Projek Gemilang 1990 was launched in January 1988 to prepare for the 1989 SEA Games in Kuala Lumpur, and the 1990 Asian Games in Beijing, China. A budget of RM2.76 million was approved for 20 sports.

The 1989 SEA Games turned out to be a great success, with Malaysia finishing second, with 67 gold, 57 silver and 78 bronze medals. Thailand was champion.

Unfortunately, like the 1986 programme, Projek Gemilang 1990 was a disappointment in Beijing, with two gold (sepaktakraw), two silver and four bronze medals.

With Malaysia winning the right to host the 1998 Commonwealth Games, the government, through the National Sports Council (NSC) launched continuous but separate training programmes for each major Games.

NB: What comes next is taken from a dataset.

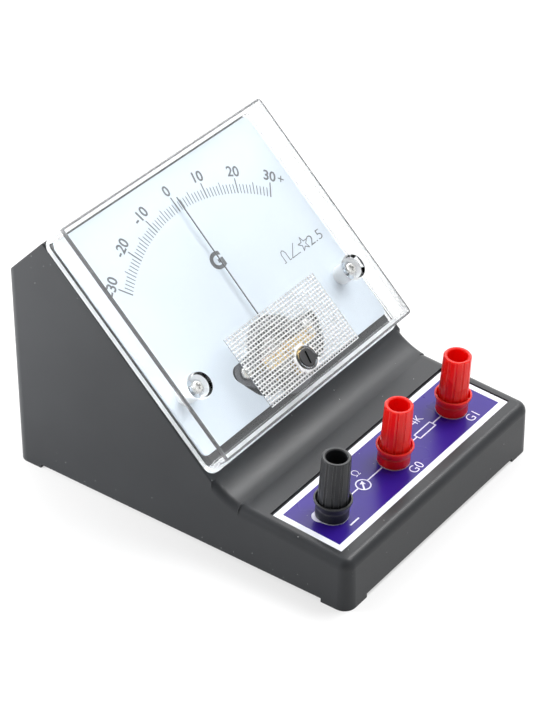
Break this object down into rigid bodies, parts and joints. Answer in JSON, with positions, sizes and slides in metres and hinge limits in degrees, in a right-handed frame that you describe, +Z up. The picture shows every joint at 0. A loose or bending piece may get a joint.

From 1993 to 1998 was Program Jaya 98 to prepare for the 1998 Commonwealth Games. Program Jaya 98 was successful as it brought up the standards of sports like diving, weightlifting, cycling, etc.

Then came Program 2001 for the 21st SEA Games in Kuala Lumpur, where Malaysia finished at the top for the first time. There was also Program 2002 for the Asian Games and Commonwealth Games that year, Doha 2006 for the Asian Games, Cabaran 2010 for the Asian and Commonwealth Games, Road to London 2012 for the Olympic Games, and the Kita Juara Program for the 29th SEA Games 2017 in Kuala Lumpur where Malaysia again finished at the top.

For the 2020 Olympic Games in Tokyo, Japan, there is still the on-going Podium Programme which ends in 2020, hopefully with Malaysia winning her first Olympic Games gold medal.

The Podium Programme, launched in early 2016, covers 21 sports with a budget of over RM100 million. The target is to win Malaysia’s first Olympic gold medal.

Evaluation of the Programmes

NSC has implemented 10 sports programmes since 1984 but no in-depth assessments of the success of the programmes were ever made. The main aspects of the programmes have not changed much over the last 35 years, except for larger contributions from sports science.

NSC claims that the more systematic scientific training systems enable athletes to excel. While there was some success, it has been limited.

The main reason is the lack of transparency and openness in the formulating training programmes with the stakeholders.

The roles and contributions of national sports associations are not seen or recognised. My impression is that most of the programmes, if not all, are prepared and implemented by MSN as it provides the funds has always felt it’s MSN’s right to control the funds.

The Future

With the new Pakatan Harapan government, I hope there will be some changes.

My first wish national sports associations get more support so they can ultimately stand on their own feet and be independent.

The associations have been getting weaker over the years and the NSC stronger. In term of staffing, NSC and the National Sports Institute (NSI) easily outnumber the sports associations. It is natural then that most associations cannot keep up with the workload. That’s how NSC slowly but surely took over the roles of the associations.

The recent action by NSC and NSI to reduce staff is a step in the right direction.

Prime Minister Tun Dr Mahathir Mohamad has been advising Malaysians to be self-reliant and reduce their dependence on government subsidies.

Unfortunately, the centralised planning system and implementation of programmes for sports will not achieve the target of making national sports associations and sports officials more self-reliant.

NSC cannot and should not continue as both a funding agency and an implementing agency. It is a conflict of interest that can and has led to corrupt practices and abuse of power.

NSC should only be a funding agency, approving funds to the associations based on programmes prepared in accordance with basic rules and conditions.

After granting the funds, NSC should supervise and monitor if the funds are used properly. Any person or organisation infringing the rules should be penalised.

If the government does not make a start now to strengthen the sports associations and make them more self-reliant, the present situation will remain for many more years.